しかし、本判決は、安保関連法が憲法に明白に違反していること、日本が戦争に巻き込まれ、テロの攻撃対象となる具体的な危険性があること、安保関連法が実施されたこの3年間、日米の一体化が深化し世界中の紛争に関わる米軍と行動を共にする機会が増え、日本を敵視していなかった国や武装組織が日本を「敵」と見做す具体的な可能性があることを直視しない、極めて不当な判決である。

それだけでなく、裁判所は、原告が申請した本人尋問や証人尋問を一切行うことなく、また一部原告の具体的被害の主張すらさせないまま判決を言い渡したもので、それは原告敗訴の判決をしようという予断を抱いていたものと言わざるを得ない。それは公正な裁判による判決とは到底言えるものではない。

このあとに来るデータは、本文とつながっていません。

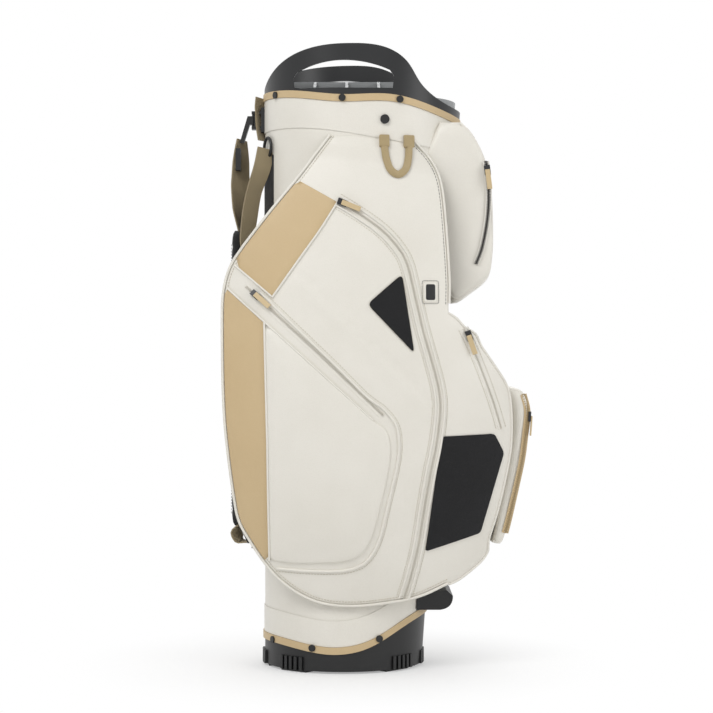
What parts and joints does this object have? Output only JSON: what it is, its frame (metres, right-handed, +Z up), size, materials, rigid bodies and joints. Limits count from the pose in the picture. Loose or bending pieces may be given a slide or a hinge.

内容においても、原告らの具体的被害を、「自らの信条や信念と反する立法が行われることによって生ずる精神的苦痛にすぎず、間接民主主義の下では社会通念上受忍されるべきもの」などと一蹴し、例えば、いつ自分の息子が命を奪われるかわからないという精神的苦痛だけでなく、親子関係を断絶せざるを得ないというほどの現職自衛官の母親である原告の苦痛、苦しみについても、「いまだ集団的自衛権の行使等として出動命令が出される蓋然性は低く、これら原告の抱く不安や恐怖はいまだ抽象的な不安の域を出ない」などと目を向けようとしないもので、全く空疎な判決である。

さいごに、本判決のように、安保関連法に対し、裁判所が沈黙することは基本的人権の保障を使命とする裁判所の責務の放棄であることを指摘する。

私たちは、裁判所が憲法で保障された違憲立法審査権を積極的に行使することを札幌高等裁判所に強く求めて、直ちに控訴することを決めた。

同時に、札幌高裁では、必ず勝利するために全力を尽くす決意を表明する。